▶ _What you will do_
Reproduce the records below exactly as they appear.
++++ Input material
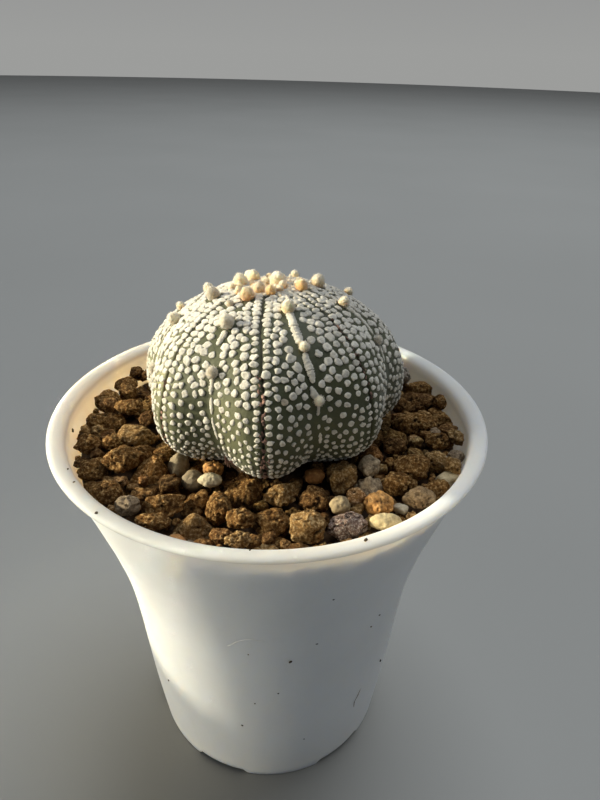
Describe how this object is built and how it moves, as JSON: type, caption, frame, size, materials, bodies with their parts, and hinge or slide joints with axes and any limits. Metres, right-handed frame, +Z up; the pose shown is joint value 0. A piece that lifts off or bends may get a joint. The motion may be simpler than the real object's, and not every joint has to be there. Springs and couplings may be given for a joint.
{
  "type": "potted star cactus",
  "caption": "Round ribbed star cactus with wool flecks and woolly areoles, seated in mixed akadama, pumice and pebbles in a flared white plastic pot with a rolled rim.",
  "frame": {"origin": "centre of the pot's foot ring, on the surface it stands on", "axes": "+Z up along the pot's axis; -Y is the side that the picture shows"},
  "size_m": [0.1, 0.1, 0.1253],
  "materials": {
    "pot_plastic": "satin moulded white plastic, faintly warm, with fine specks and light handling scratches",
    "cactus_skin": "matt grey-green living skin, dotted with raised white wool flecks, woolly areoles and brown corky furrows",
    "granule_mix": "fine dusty brown granule mix",
    "akadama_brown": "dusty fired-clay brown, rough and porous",
    "akadama_tan": "dusty light tan, rough and porous",
    "akadama_dark": "damp dark brown, rough",
    "pebble_golden": "smooth golden river pebble",
    "pebble_cream": "smooth cream to off-white pebble",
    "pumice_grey": "grey pumice with fine pores",
    "lava_plum": "dark plum-brown lava scoria with open pores"
  },
  "bodies": {
    "root": {"pot": "pot_plastic", "granule_bed": "granule_mix", "cactus_body": "cactus_skin", "akadama_granule_01": "akadama_brown", "akadama_granule_02": "akadama_brown", "akadama_granule_03": "akadama_brown", "akadama_granule_04": "akadama_dark", "akadama_granule_05": "akadama_tan", "akadama_granule_06": "akadama_brown", "akadama_granule_07": "akadama_brown", "akadama_granule_08": "akadama_brown", "akadama_granule_09": "akadama_brown", "akadama_granule_10": "akadama_brown", "pebble_01": "pebble_cream", "pebble_02": "pebble_cream", "pebble_03": "pebble_golden", "pebble_04": "pebble_cream", "akadama_granule_11": "akadama_brown", "pumice_granule_01": "pumice_grey", "akadama_granule_12": "akadama_brown", "akadama_granule_13": "akadama_brown", "akadama_granule_14": "akadama_brown", "akadama_granule_15": "akadama_tan", "akadama_granule_16": "akadama_brown", "akadama_granule_17": "akadama_brown", "akadama_granule_18": "akadama_brown", "akadama_granule_19": "akadama_tan", "akadama_granule_20": "akadama_tan", "akadama_granule_21": "akadama_brown", "akadama_granule_22": "akadama_tan", "akadama_granule_23": "akadama_dark", "pebble_05": "pebble_golden", "akadama_granule_24": "akadama_tan", "pumice_granule_02": "pumice_grey", "pebble_06": "pebble_cream", "akadama_granule_25": "akadama_brown", "akadama_granule_26": "akadama_brown", "pebble_07": "pebble_golden", "lava_granule_01": "lava_plum", "pebble_08": "pebble_cream", "pumice_granule_03": "pumice_grey", "akadama_granule_27": "akadama_brown", "akadama_granule_28": "akadama_brown", "akadama_granule_29": "akadama_tan", "akadama_granule_30": "akadama_dark", "akadama_granule_31": "akadama_dark", "akadama_granule_32": "akadama_brown", "akadama_granule_33": "akadama_dark", "akadama_granule_34": "akadama_brown", "akadama_granule_35": "akadama_dark", "akadama_granule_36": "akadama_brown", "akadama_granule_37": "akadama_tan", "akadama_granule_38": "akadama_brown", "pumice_granule_04": "pumice_grey", "akadama_granule_39": "akadama_dark", "pebble_09": "pebble_cream", "akadama_granule_40": "akadama_tan", "pumice_granule_05": "pumice_grey"}
  },
  "joints": []
}
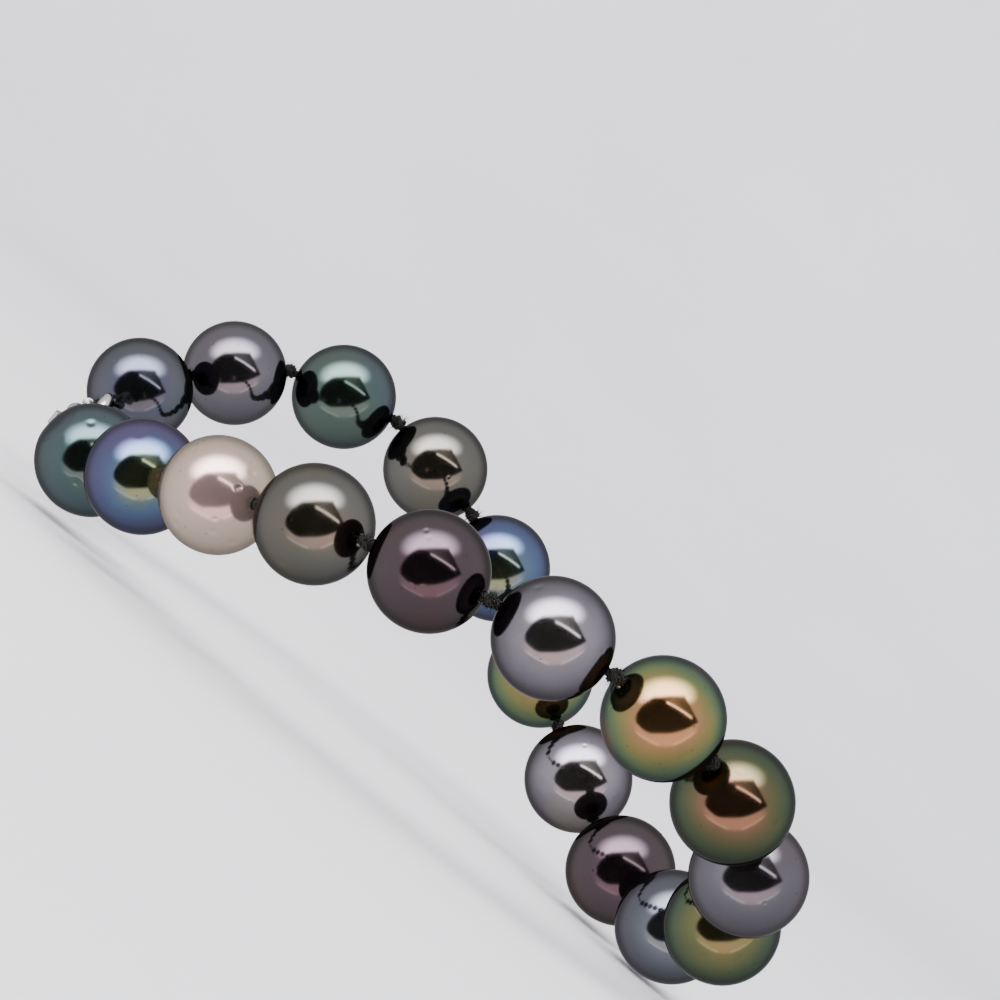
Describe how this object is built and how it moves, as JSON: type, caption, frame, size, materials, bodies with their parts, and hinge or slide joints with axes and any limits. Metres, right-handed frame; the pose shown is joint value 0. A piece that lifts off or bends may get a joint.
++++++++
▶ _Exercise result_
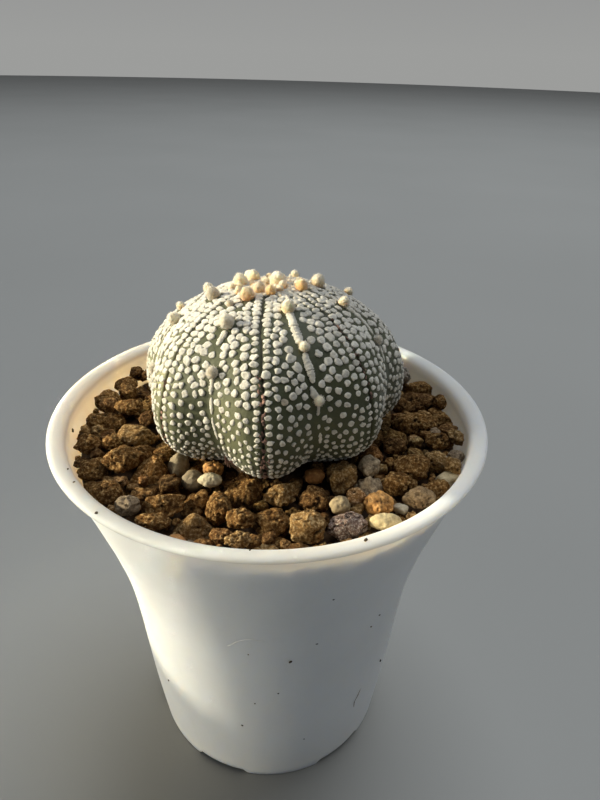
Describe how this object is built and how it moves, as JSON: type, caption, frame, size, materials, bodies with their parts, and hinge or slide joints with axes and any limits. Metres, right-handed frame, +Z up; the pose shown is joint value 0. A piece that lifts off or bends may get a joint. The motion may be simpler than the real object's, and not every joint has to be there. Springs and couplings may be given for a joint.
{
  "type": "potted star cactus",
  "caption": "Round ribbed star cactus with wool flecks and woolly areoles, seated in mixed akadama, pumice and pebbles in a flared white plastic pot with a rolled rim.",
  "frame": {"origin": "centre of the pot's foot ring, on the surface it stands on", "axes": "+Z up along the pot's axis; -Y is the side that the picture shows"},
  "size_m": [0.1, 0.1, 0.1253],
  "materials": {
    "pot_plastic": "satin moulded white plastic, faintly warm, with fine specks and light handling scratches",
    "cactus_skin": "matt grey-green living skin, dotted with raised white wool flecks, woolly areoles and brown corky furrows",
    "granule_mix": "fine dusty brown granule mix",
    "akadama_brown": "dusty fired-clay brown, rough and porous",
    "akadama_tan": "dusty light tan, rough and porous",
    "akadama_dark": "damp dark brown, rough",
    "pebble_golden": "smooth golden river pebble",
    "pebble_cream": "smooth cream to off-white pebble",
    "pumice_grey": "grey pumice with fine pores",
    "lava_plum": "dark plum-brown lava scoria with open pores"
  },
  "bodies": {
    "root": {"pot": "pot_plastic", "granule_bed": "granule_mix", "cactus_body": "cactus_skin", "akadama_granule_01": "akadama_brown", "akadama_granule_02": "akadama_brown", "akadama_granule_03": "akadama_brown", "akadama_granule_04": "akadama_dark", "akadama_granule_05": "akadama_tan", "akadama_granule_06": "akadama_brown", "akadama_granule_07": "akadama_brown", "akadama_granule_08": "akadama_brown", "akadama_granule_09": "akadama_brown", "akadama_granule_10": "akadama_brown", "pebble_01": "pebble_cream", "pebble_02": "pebble_cream", "pebble_03": "pebble_golden", "pebble_04": "pebble_cream", "akadama_granule_11": "akadama_brown", "pumice_granule_01": "pumice_grey", "akadama_granule_12": "akadama_brown", "akadama_granule_13": "akadama_brown", "akadama_granule_14": "akadama_brown", "akadama_granule_15": "akadama_tan", "akadama_granule_16": "akadama_brown", "akadama_granule_17": "akadama_brown", "akadama_granule_18": "akadama_brown", "akadama_granule_19": "akadama_tan", "akadama_granule_20": "akadama_tan", "akadama_granule_21": "akadama_brown", "akadama_granule_22": "akadama_tan", "akadama_granule_23": "akadama_dark", "pebble_05": "pebble_golden", "akadama_granule_24": "akadama_tan", "pumice_granule_02": "pumice_grey", "pebble_06": "pebble_cream", "akadama_granule_25": "akadama_brown", "akadama_granule_26": "akadama_brown", "pebble_07": "pebble_golden", "lava_granule_01": "lava_plum", "pebble_08": "pebble_cream", "pumice_granule_03": "pumice_grey", "akadama_granule_27": "akadama_brown", "akadama_granule_28": "akadama_brown", "akadama_granule_29": "akadama_tan", "akadama_granule_30": "akadama_dark", "akadama_granule_31": "akadama_dark", "akadama_granule_32": "akadama_brown", "akadama_granule_33": "akadama_dark", "akadama_granule_34": "akadama_brown", "akadama_granule_35": "akadama_dark", "akadama_granule_36": "akadama_brown", "akadama_granule_37": "akadama_tan", "akadama_granule_38": "akadama_brown", "pumice_granule_04": "pumice_grey", "akadama_granule_39": "akadama_dark", "pebble_09": "pebble_cream", "akadama_granule_40": "akadama_tan", "pumice_granule_05": "pumice_grey"}
  },
  "joints": []
}
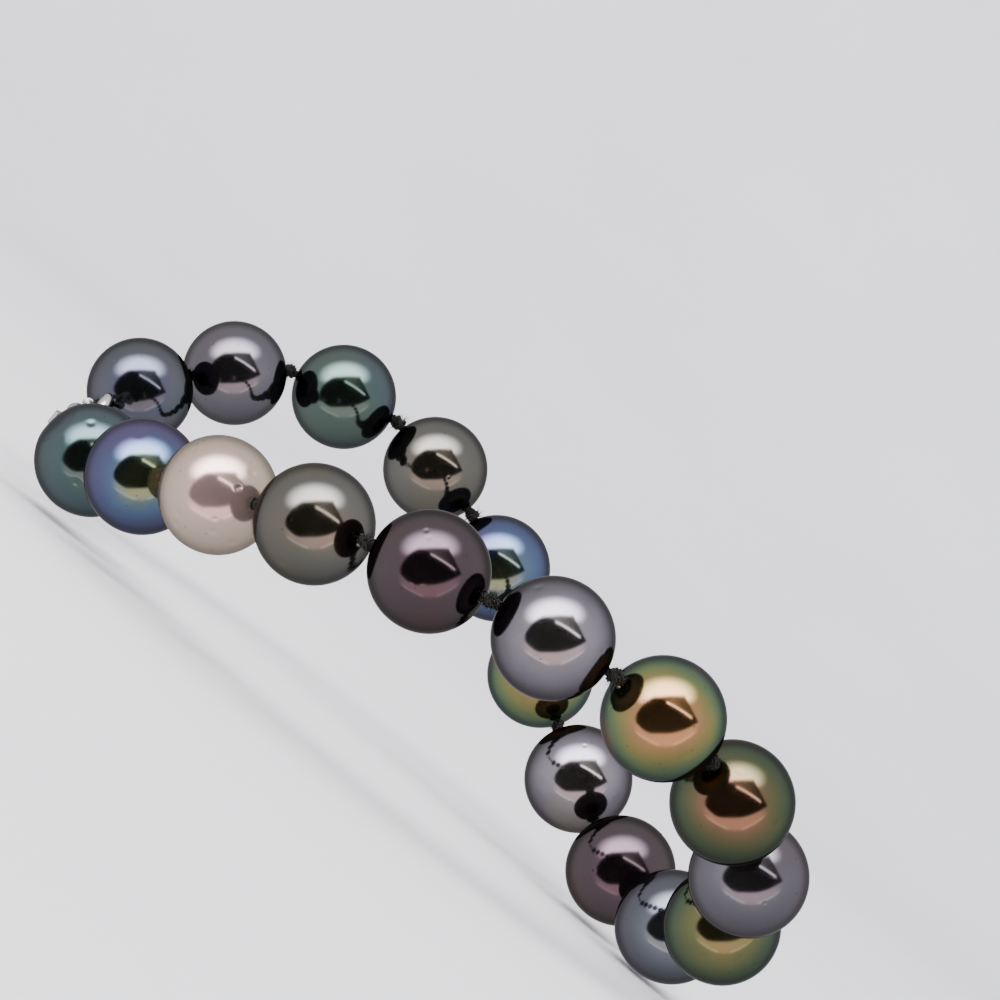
Describe how this object is built and how it moves, as JSON: type, caption, frame, size, materials, bodies with their parts, and hinge or slide joints with axes and any limits. Metres, right-handed frame; the pose shown is joint value 0. A piece that lifts off or bends may get a joint.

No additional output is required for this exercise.